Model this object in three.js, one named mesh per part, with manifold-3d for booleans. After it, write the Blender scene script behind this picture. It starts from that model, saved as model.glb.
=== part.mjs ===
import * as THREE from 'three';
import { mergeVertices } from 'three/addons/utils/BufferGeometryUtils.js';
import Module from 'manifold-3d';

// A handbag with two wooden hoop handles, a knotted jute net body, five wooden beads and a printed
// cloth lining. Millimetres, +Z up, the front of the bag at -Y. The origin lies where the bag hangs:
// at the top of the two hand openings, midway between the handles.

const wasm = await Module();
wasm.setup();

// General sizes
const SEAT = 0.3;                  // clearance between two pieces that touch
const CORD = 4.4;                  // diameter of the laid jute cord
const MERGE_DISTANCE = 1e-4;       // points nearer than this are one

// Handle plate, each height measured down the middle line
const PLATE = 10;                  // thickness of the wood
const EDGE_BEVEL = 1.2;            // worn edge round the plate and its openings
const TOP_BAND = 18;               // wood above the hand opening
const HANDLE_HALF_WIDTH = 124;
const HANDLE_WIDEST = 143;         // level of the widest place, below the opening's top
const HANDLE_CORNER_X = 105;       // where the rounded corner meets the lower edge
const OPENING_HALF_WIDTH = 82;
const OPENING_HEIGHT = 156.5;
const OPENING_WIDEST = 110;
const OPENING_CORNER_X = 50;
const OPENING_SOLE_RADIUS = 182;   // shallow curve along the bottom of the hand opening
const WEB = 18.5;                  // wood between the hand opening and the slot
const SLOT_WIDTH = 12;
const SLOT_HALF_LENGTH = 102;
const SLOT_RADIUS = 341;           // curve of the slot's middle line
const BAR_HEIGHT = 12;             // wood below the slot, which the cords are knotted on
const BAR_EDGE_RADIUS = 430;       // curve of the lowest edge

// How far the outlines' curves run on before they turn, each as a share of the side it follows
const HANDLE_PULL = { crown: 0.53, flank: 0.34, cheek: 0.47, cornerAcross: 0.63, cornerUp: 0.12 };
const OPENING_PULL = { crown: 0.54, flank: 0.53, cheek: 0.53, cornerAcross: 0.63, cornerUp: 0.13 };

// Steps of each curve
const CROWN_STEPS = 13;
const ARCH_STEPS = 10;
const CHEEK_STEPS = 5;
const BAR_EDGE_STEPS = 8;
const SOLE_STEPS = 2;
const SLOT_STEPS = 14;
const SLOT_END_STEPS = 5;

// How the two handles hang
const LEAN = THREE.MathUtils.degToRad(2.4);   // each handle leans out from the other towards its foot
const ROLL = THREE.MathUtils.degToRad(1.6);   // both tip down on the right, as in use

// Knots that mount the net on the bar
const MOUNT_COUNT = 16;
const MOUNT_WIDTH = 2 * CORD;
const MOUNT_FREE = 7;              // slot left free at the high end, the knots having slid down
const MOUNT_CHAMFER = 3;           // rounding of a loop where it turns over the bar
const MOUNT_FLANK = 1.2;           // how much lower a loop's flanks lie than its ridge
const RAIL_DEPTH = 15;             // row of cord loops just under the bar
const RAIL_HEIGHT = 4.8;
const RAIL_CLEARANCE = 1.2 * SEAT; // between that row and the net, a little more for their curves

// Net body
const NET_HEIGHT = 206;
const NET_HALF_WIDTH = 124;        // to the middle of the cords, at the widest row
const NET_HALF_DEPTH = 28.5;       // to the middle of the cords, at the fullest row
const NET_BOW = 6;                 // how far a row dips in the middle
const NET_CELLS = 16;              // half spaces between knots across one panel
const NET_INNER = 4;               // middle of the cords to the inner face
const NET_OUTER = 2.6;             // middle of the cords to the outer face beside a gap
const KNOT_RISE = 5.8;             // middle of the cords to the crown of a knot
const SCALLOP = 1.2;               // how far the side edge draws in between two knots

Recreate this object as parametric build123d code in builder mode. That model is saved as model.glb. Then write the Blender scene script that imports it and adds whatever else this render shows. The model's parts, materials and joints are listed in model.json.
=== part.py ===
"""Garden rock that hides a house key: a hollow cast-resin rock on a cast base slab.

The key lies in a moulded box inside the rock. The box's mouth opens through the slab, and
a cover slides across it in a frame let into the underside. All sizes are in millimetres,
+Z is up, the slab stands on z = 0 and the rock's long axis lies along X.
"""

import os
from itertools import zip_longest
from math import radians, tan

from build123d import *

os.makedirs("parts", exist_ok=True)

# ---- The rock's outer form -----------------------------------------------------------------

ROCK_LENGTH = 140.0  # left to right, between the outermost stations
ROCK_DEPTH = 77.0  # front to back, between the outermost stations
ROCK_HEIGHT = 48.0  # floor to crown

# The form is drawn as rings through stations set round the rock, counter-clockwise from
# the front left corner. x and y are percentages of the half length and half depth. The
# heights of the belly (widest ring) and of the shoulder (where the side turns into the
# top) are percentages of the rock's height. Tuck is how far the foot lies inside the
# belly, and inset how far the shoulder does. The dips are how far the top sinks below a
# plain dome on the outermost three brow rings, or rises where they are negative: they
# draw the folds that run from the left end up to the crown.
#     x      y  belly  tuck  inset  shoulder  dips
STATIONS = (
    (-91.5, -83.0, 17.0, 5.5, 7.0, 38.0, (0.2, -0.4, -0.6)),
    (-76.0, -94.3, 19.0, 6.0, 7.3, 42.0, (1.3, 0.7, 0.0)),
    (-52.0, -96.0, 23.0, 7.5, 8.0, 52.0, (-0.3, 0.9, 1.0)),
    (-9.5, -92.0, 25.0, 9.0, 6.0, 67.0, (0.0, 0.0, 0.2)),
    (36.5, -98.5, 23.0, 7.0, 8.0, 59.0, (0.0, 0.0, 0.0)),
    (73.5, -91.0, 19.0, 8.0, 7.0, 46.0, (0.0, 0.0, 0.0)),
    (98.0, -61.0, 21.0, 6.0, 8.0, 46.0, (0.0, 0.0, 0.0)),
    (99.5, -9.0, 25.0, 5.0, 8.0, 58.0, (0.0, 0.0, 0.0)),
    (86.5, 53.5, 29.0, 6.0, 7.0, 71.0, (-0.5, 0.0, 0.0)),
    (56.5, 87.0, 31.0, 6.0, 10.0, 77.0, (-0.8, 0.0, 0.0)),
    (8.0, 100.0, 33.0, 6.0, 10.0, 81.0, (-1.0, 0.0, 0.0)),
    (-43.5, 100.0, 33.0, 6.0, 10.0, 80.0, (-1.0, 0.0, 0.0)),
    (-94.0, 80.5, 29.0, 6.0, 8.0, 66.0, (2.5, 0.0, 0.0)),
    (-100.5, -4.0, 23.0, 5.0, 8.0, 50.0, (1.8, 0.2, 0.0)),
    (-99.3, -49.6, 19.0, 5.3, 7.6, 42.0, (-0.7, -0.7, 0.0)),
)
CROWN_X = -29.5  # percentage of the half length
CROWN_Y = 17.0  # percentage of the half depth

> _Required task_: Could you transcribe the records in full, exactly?

> _Response for this exercise_:
Model this object in three.js, one named mesh per part, with manifold-3d for booleans. After it, write the Blender scene script behind this picture. It starts from that model, saved as model.glb.
=== part.mjs ===
import * as THREE from 'three';
import { mergeVertices } from 'three/addons/utils/BufferGeometryUtils.js';
import Module from 'manifold-3d';

// A handbag with two wooden hoop handles, a knotted jute net body, five wooden beads and a printed
// cloth lining. Millimetres, +Z up, the front of the bag at -Y. The origin lies where the bag hangs:
// at the top of the two hand openings, midway between the handles.

const wasm = await Module();
wasm.setup();

// General sizes
const SEAT = 0.3;                  // clearance between two pieces that touch
const CORD = 4.4;                  // diameter of the laid jute cord
const MERGE_DISTANCE = 1e-4;       // points nearer than this are one

// Handle plate, each height measured down the middle line
const PLATE = 10;                  // thickness of the wood
const EDGE_BEVEL = 1.2;            // worn edge round the plate and its openings
const TOP_BAND = 18;               // wood above the hand opening
const HANDLE_HALF_WIDTH = 124;
const HANDLE_WIDEST = 143;         // level of the widest place, below the opening's top
const HANDLE_CORNER_X = 105;       // where the rounded corner meets the lower edge
const OPENING_HALF_WIDTH = 82;
const OPENING_HEIGHT = 156.5;
const OPENING_WIDEST = 110;
const OPENING_CORNER_X = 50;
const OPENING_SOLE_RADIUS = 182;   // shallow curve along the bottom of the hand opening
const WEB = 18.5;                  // wood between the hand opening and the slot
const SLOT_WIDTH = 12;
const SLOT_HALF_LENGTH = 102;
const SLOT_RADIUS = 341;           // curve of the slot's middle line
const BAR_HEIGHT = 12;             // wood below the slot, which the cords are knotted on
const BAR_EDGE_RADIUS = 430;       // curve of the lowest edge

// How far the outlines' curves run on before they turn, each as a share of the side it follows
const HANDLE_PULL = { crown: 0.53, flank: 0.34, cheek: 0.47, cornerAcross: 0.63, cornerUp: 0.12 };
const OPENING_PULL = { crown: 0.54, flank: 0.53, cheek: 0.53, cornerAcross: 0.63, cornerUp: 0.13 };

// Steps of each curve
const CROWN_STEPS = 13;
const ARCH_STEPS = 10;
const CHEEK_STEPS = 5;
const BAR_EDGE_STEPS = 8;
const SOLE_STEPS = 2;
const SLOT_STEPS = 14;
const SLOT_END_STEPS = 5;

// How the two handles hang
const LEAN = THREE.MathUtils.degToRad(2.4);   // each handle leans out from the other towards its foot
const ROLL = THREE.MathUtils.degToRad(1.6);   // both tip down on the right, as in use

// Knots that mount the net on the bar
const MOUNT_COUNT = 16;
const MOUNT_WIDTH = 2 * CORD;
const MOUNT_FREE = 7;              // slot left free at the high end, the knots having slid down
const MOUNT_CHAMFER = 3;           // rounding of a loop where it turns over the bar
const MOUNT_FLANK = 1.2;           // how much lower a loop's flanks lie than its ridge
const RAIL_DEPTH = 15;             // row of cord loops just under the bar
const RAIL_HEIGHT = 4.8;
const RAIL_CLEARANCE = 1.2 * SEAT; // between that row and the net, a little more for their curves

// Net body
const NET_HEIGHT = 206;
const NET_HALF_WIDTH = 124;        // to the middle of the cords, at the widest row
const NET_HALF_DEPTH = 28.5;       // to the middle of the cords, at the fullest row
const NET_BOW = 6;                 // how far a row dips in the middle
const NET_CELLS = 16;              // half spaces between knots across one panel
const NET_INNER = 4;               // middle of the cords to the inner face
const NET_OUTER = 2.6;             // middle of the cords to the outer face beside a gap
const KNOT_RISE = 5.8;             // middle of the cords to the crown of a knot
const SCALLOP = 1.2;               // how far the side edge draws in between two knots

Recreate this object as parametric build123d code in builder mode. That model is saved as model.glb. Then write the Blender scene script that imports it and adds whatever else this render shows. The model's parts, materials and joints are listed in model.json.
=== part.py ===
"""Garden rock that hides a house key: a hollow cast-resin rock on a cast base slab.

The key lies in a moulded box inside the rock. The box's mouth opens through the slab, and
a cover slides across it in a frame let into the underside. All sizes are in millimetres,
+Z is up, the slab stands on z = 0 and the rock's long axis lies along X.
"""

import os
from itertools import zip_longest
from math import radians, tan

from build123d import *

os.makedirs("parts", exist_ok=True)

# ---- The rock's outer form -----------------------------------------------------------------

ROCK_LENGTH = 140.0  # left to right, between the outermost stations
ROCK_DEPTH = 77.0  # front to back, between the outermost stations
ROCK_HEIGHT = 48.0  # floor to crown

# The form is drawn as rings through stations set round the rock, counter-clockwise from
# the front left corner. x and y are percentages of the half length and half depth. The
# heights of the belly (widest ring) and of the shoulder (where the side turns into the
# top) are percentages of the rock's height. Tuck is how far the foot lies inside the
# belly, and inset how far the shoulder does. The dips are how far the top sinks below a
# plain dome on the outermost three brow rings, or rises where they are negative: they
# draw the folds that run from the left end up to the crown.
#     x      y  belly  tuck  inset  shoulder  dips
STATIONS = (
    (-91.5, -83.0, 17.0, 5.5, 7.0, 38.0, (0.2, -0.4, -0.6)),
    (-76.0, -94.3, 19.0, 6.0, 7.3, 42.0, (1.3, 0.7, 0.0)),
    (-52.0, -96.0, 23.0, 7.5, 8.0, 52.0, (-0.3, 0.9, 1.0)),
    (-9.5, -92.0, 25.0, 9.0, 6.0, 67.0, (0.0, 0.0, 0.2)),
    (36.5, -98.5, 23.0, 7.0, 8.0, 59.0, (0.0, 0.0, 0.0)),
    (73.5, -91.0, 19.0, 8.0, 7.0, 46.0, (0.0, 0.0, 0.0)),
    (98.0, -61.0, 21.0, 6.0, 8.0, 46.0, (0.0, 0.0, 0.0)),
    (99.5, -9.0, 25.0, 5.0, 8.0, 58.0, (0.0, 0.0, 0.0)),
    (86.5, 53.5, 29.0, 6.0, 7.0, 71.0, (-0.5, 0.0, 0.0)),
    (56.5, 87.0, 31.0, 6.0, 10.0, 77.0, (-0.8, 0.0, 0.0)),
    (8.0, 100.0, 33.0, 6.0, 10.0, 81.0, (-1.0, 0.0, 0.0)),
    (-43.5, 100.0, 33.0, 6.0, 10.0, 80.0, (-1.0, 0.0, 0.0)),
    (-94.0, 80.5, 29.0, 6.0, 8.0, 66.0, (2.5, 0.0, 0.0)),
    (-100.5, -4.0, 23.0, 5.0, 8.0, 50.0, (1.8, 0.2, 0.0)),
    (-99.3, -49.6, 19.0, 5.3, 7.6, 42.0, (-0.7, -0.7, 0.0)),
)
CROWN_X = -29.5  # percentage of the half length
CROWN_Y = 17.0  # percentage of the half depth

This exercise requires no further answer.